OBJECTIVE: Look through the lines below and extract each one that contains "points".

DATA EXTRACT:

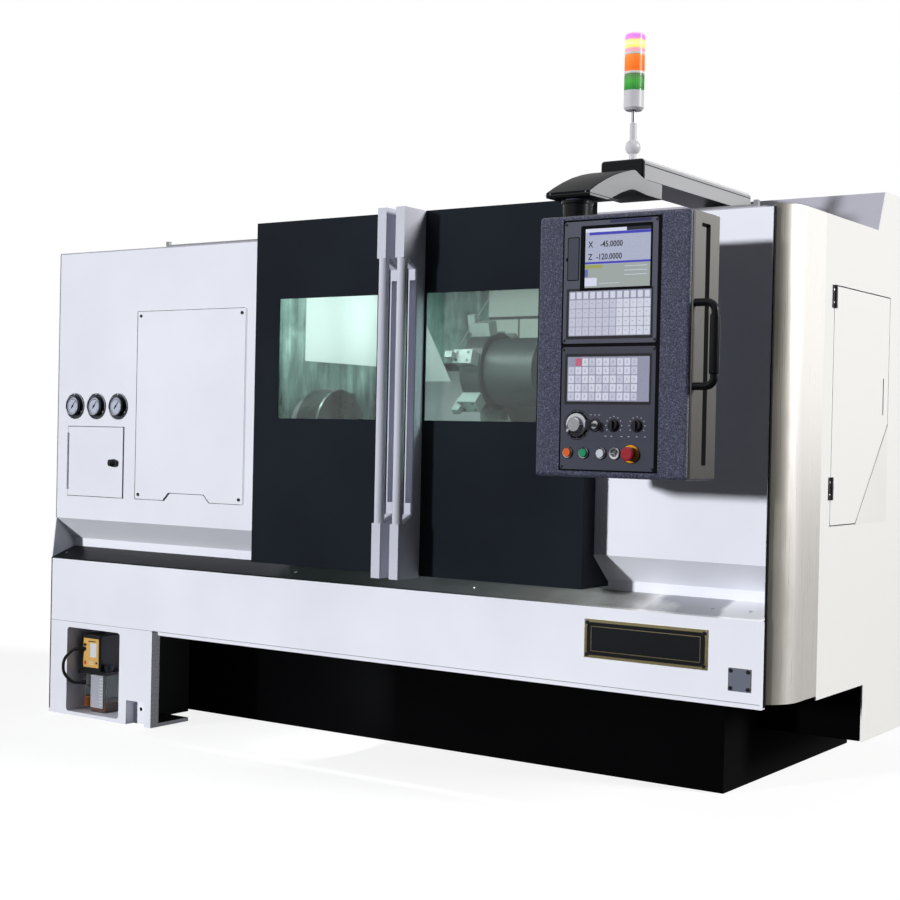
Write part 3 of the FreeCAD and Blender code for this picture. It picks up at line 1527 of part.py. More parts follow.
def chuck_jaw(index, angle):
    """Stepped jaw whose foot runs in a radial slot of the chuck."""
    centre = spindle_line()
    fit = size("jaw_fit")
    width = size("jaw_width") - 2 * fit
    depth = size("jaw_slot_depth")
    face = across(chuck_face() + size("chuck_length") - depth)
    inner = size("jaw_inner")
    length = size("jaw_length")
    step = size("jaw_step")
    foot = spoke_box("jaw_foot_%d" % index, centre, angle, face + fit, inner,
                     (depth, length, width))
    steps = [spoke_box("jaw_step_%d_%d" % (index, level), centre, angle,
                       face + depth + level * size("jaw_rise") / 3, inner + step * level,
                       (size("jaw_rise") / 3 + fit, length - step * level, width))
             for level in range(3)]
    node("jaw_%d" % (index + 1), fuse("jaw_fold_%d" % index, [foot] + steps))


# ---------------------------------------------------------------- carriage and turret

def carriage():
    low = size("way_height") + size("slide_fit")
    left = size("carriage_left")
    run = size("carriage_low")
    plate = slope_box("carriage_plate", across(left), run, low,
                      (size("carriage_length"), size("carriage_run"),
                       size("carriage_thick")))
    guides = []
    wide = size("way_width") / 2 + size("slide_fit")
    for name in ("way_low", "way_high"):
        for sign, start in ((1, wide), (-1, -wide - size("guide_width"))):
            guides.append(slope_box("%s_guide_%d" % (name, sign + 1), across(left),
                                    size(name) + start, 6,
                                    (size("carriage_length"), size("guide_width"),
                                     low - 5)))
    node("carriage", fuse("carriage_fold", [plate] + guides))


def cross_base():
    return size("way_height") + size("carriage_thick") + 2 * size("slide_fit")


def cross_slide():
    left = size("cross_left")
    length = size("cross_length")
    base = cross_base()
    distance = size("turret_distance")
    centre = size("centre_height")
    plate = slope_box("cross_plate", across(left), size("cross_low"), base,
                      (length, size("cross_run"), size("cross_thick")))
    pillar = size("turret_pillar")
    housing_left = size("turret_left") + size("turret_thick") + size("turret_gap")
    block = slope_box("turret_pillar", across(left), distance - pillar / 2, base,
                      (size("turret_body_length") - 20, pillar, centre - base))
    drum = slope_rod("turret_drum", across(housing_left), distance, centre,
                     size("turret_body"), size("turret_body_length"))
    bore = slope_rod("turret_bore", across(housing_left - 1), distance, centre,
                     size("turret_shaft") + size("run_clear"), size("turret_seat") + 6)
    body = fuse("cross_fold", [plate, block, drum])
    node("cross_slide", cut("cross_cut", body, [bore]))


def turret_centre():
    return slope_point(size("turret_distance"), size("centre_height"))


def tool_angles():
    count = int(SIZES["tool_count"])
    return [45 + 360.0 * index / count for index in range(count)]


def turret():
    centre = turret_centre()
    radius = size("turret_radius")
    thick = size("turret_thick")
    count = int(SIZES["tool_count"])
    disc = turned("turret_disc", [(0, 0), (radius - 12, 0), (radius, 12),
                                  (radius, thick - 4), (radius - 4, thick), (0, thick)],
                  (across(size("turret_left")), centre[0], centre[1]), axis="x")
    flat = radius * math.cos(math.pi / count / 1.6)
    flats = [spoke_box("turret_flat_%d" % index, centre, angle,
                       across(size("turret_left") - 1), flat,
                       (thick + 2, as_length(30), 2 * radius))
             for index, angle in enumerate(tool_angles())]
    hub = rod("turret_hub", (across(size("turret_left") - 14), centre[0], centre[1]),
              as_length(38), as_length(16), axis="x")
    shaft = rod("turret_shaft", (across(size("turret_left") + thick - 1), centre[0],
                                 centre[1]),
                size("turret_shaft"), size("turret_gap") + size("turret_seat"), axis="x")
    node("turret", fuse("turret_fold", [cut("turret_cut", disc, flats), hub, shaft]))


def tool_blocks():
    centre = turret_centre()
    radius = size("turret_radius")
    flat = radius * math.cos(math.pi / int(SIZES["tool_count"]) / 1.6)
    left = size("turret_left")
    holders = []
    for index, angle in enumerate(tool_angles()):
        block = spoke_box("tool_block_%d" % index, centre, angle, across(left + 4), flat,
                          (size("turret_thick") - 12, size("block_rise"),
                           size("block_width")))
        shank = spoke_box("tool_shank_%d" % index, centre, angle, across(left - 12),
                          flat + 10, (size("shank") + 6, size("block_rise")
                                      + size("shank_out") - 10, size("shank")))
        holders.append(fuse("tool_holder_%d" % index, [block, shank]))
    node("tool_blocks", group("tool_set", holders))


# ---------------------------------------------------------------- tailstock

def tailstock():
    left = size("tail_left")
    length = size("tail_length")
    low = size("way_height") + size("slide_fit")
    half = size("tail_half")
    centre = size("centre_height")
    web = size("tail_web")
    base = slope_box("tail_base", across(left), -half, low,
                     (length, 2 * half, size("tail_thick")))
    rib = slope_box("tail_rib", across(left + 10), -web, low,
                    (length - 20, 2 * web, centre - low))
    barrel = slope_rod("tail_barrel", across(left), 0, centre, size("tail_radius"), length)
    bore = slope_rod("tail_bore", across(left - 1), 0, centre,
                     size("quill_radius") + size("quill_fit"), length - 20)
    node("tailstock", cut("tail_cut", fuse("tail_fold", [base, rib, barrel]), [bore]))


def quill():
    y, z = spindle_line()
    radius = size("quill_radius")
    tip = size("centre_length")
    cone = size("centre_radius")
    profile = [(0, 0), (cone, tip), (cone, tip + 8), (radius - 4, tip + 8),
               (radius, tip + 12), (radius, tip + size("quill_length") - 22),
               (0, tip + size("quill_length") - 22)]
    node("quill", turned("quill_turned", profile,
                         (across(size("quill_start") - tip), y, z), axis="x"))


# ---------------------------------------------------------------- assembly and export

def build():
    fill_sheet()
    plinth()
    leg_cabinet()
    lower_front_panel()
    sill()
    left_cover()
    right_front_panel()
    corner_column()
    right_side_panel()
    rear_hood()
    roof_panel()
    door_rail()
    inspection_cover()
    panel_screws()
    data_plates()
    pressure_gauges()
    hatch_door()
    hatch_latch()
    oil_tank()
    pump_box()
    tank_caps()
    pump_cable()
    doors()
    side_door()
    boom_arm()
    boom_elbow()
    stack_light()
    pendant()
    bed()
    chamber_liner()
    headstock()
    spindle_motor()
    spindle()
    chuck()
    for index, angle in enumerate(JAW_ANGLES):
        chuck_jaw(index, angle)
    carriage()
    cross_slide()
    turret()
    tool_blocks()
    tailstock()
    quill()
    DOC.recompute()


def check():
    for item in DOC.Objects:
        if "Invalid" in item.State or "Error" in item.State:
            raise ValueError("%s: %s" % (item.Name, item.State))
    for item in NODES:
        if item.Shape.isNull() or not item.Shape.isValid():
            raise ValueError("%s has no valid shape" % item.Label)


def export():
    os.makedirs("parts", exist_ok=True)
    for item in NODES:
        item.Shape.exportStep("parts/%s.step" % item.Label)
        box_of = item.Shape.BoundBox
        print("%-18s %2d solids  x %.0f..%.0f  y %.0f..%.0f  z %.0f..%.0f" % (
            item.Label, len(item.Shape.Solids), box_of.XMin, box_of.XMax, box_of.YMin,
            box_of.YMax, box_of.ZMin, box_of.ZMax))


build()
check()
export()
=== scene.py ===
import math
import bpy
import bmesh
from mathutils import Matrix, Vector


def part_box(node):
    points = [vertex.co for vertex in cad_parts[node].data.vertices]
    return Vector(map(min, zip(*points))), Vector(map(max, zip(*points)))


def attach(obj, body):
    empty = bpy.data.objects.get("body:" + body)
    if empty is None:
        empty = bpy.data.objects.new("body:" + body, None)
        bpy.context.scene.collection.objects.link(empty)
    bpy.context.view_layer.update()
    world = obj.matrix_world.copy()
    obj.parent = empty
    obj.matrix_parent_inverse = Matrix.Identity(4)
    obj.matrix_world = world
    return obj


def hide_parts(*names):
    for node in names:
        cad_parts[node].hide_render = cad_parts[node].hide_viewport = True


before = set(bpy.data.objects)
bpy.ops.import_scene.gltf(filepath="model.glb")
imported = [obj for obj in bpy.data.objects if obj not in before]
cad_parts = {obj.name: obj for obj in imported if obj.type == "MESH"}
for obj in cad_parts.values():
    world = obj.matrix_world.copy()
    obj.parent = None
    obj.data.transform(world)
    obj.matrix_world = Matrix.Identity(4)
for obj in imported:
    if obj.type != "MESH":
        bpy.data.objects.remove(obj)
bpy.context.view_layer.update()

SCENE = bpy.context.scene
SCENE.view_settings.view_transform = "Standard"
MM = 0.001


# ---------------------------------------------------------------- camera

def photo_camera():
    """Camera at the photograph's place, found from the machine's straight edges."""
    yaw, pitch, roll = 0.603, -0.0102, 0.0209
    ahead = Vector((-math.sin(yaw) * math.cos(pitch), math.cos(yaw) * math.cos(pitch),
                    math.sin(pitch)))
    level = Vector((math.cos(yaw), math.sin(yaw), 0))
    above = level.cross(ahead)
    right = math.cos(roll) * level + math.sin(roll) * above
    up = math.cos(roll) * above - math.sin(roll) * level
    data = bpy.data.cameras.new("photo_camera")
    data.sensor_width = 36
    data.lens = 63.31
    data.clip_end = 100
    camera = bpy.data.objects.new("photo_camera", data)
    SCENE.collection.objects.link(camera)
    turn = Matrix((right, up, -ahead)).transposed().to_4x4()
    camera.matrix_world = Matrix.Translation((2.77072, -4.02361, 0.94875)) @ turn
    SCENE.camera = camera


photo_camera()


# ---------------------------------------------------------------- material helpers

def linear(code):
    """Linear colour of an sRGB hex value."""
    parts = [int(code[i:i + 2], 16) / 255 for i in (1, 3, 5)]
    return tuple(p / 12.92 if p <= 0.04045 else ((p + 0.055) / 1.055) ** 2.4
                 for p in parts) + (1.0,)


def add(tree, kind, inputs=(), **settings):
    """Adds a node with its settings; an input is a plain value or another node's output."""
    item = tree.nodes.new("ShaderNode" + kind)
    for name, value in settings.items():
        setattr(item, name, value)
    for socket, value in dict(inputs).items():
        if isinstance(value, bpy.types.NodeSocket):
            tree.links.new(value, item.inputs[socket])
        else:
            item.inputs[socket].default_value = value
    return item


def start_material(name):
    """New material with an empty node tree."""
    material = bpy.data.materials.new(name)
    material.use_nodes = True
    material.node_tree.nodes.clear()
    return material, material.node_tree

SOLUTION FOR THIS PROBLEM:
    points = [vertex.co for vertex in cad_parts[node].data.vertices]
    return Vector(map(min, zip(*points))), Vector(map(max, zip(*points)))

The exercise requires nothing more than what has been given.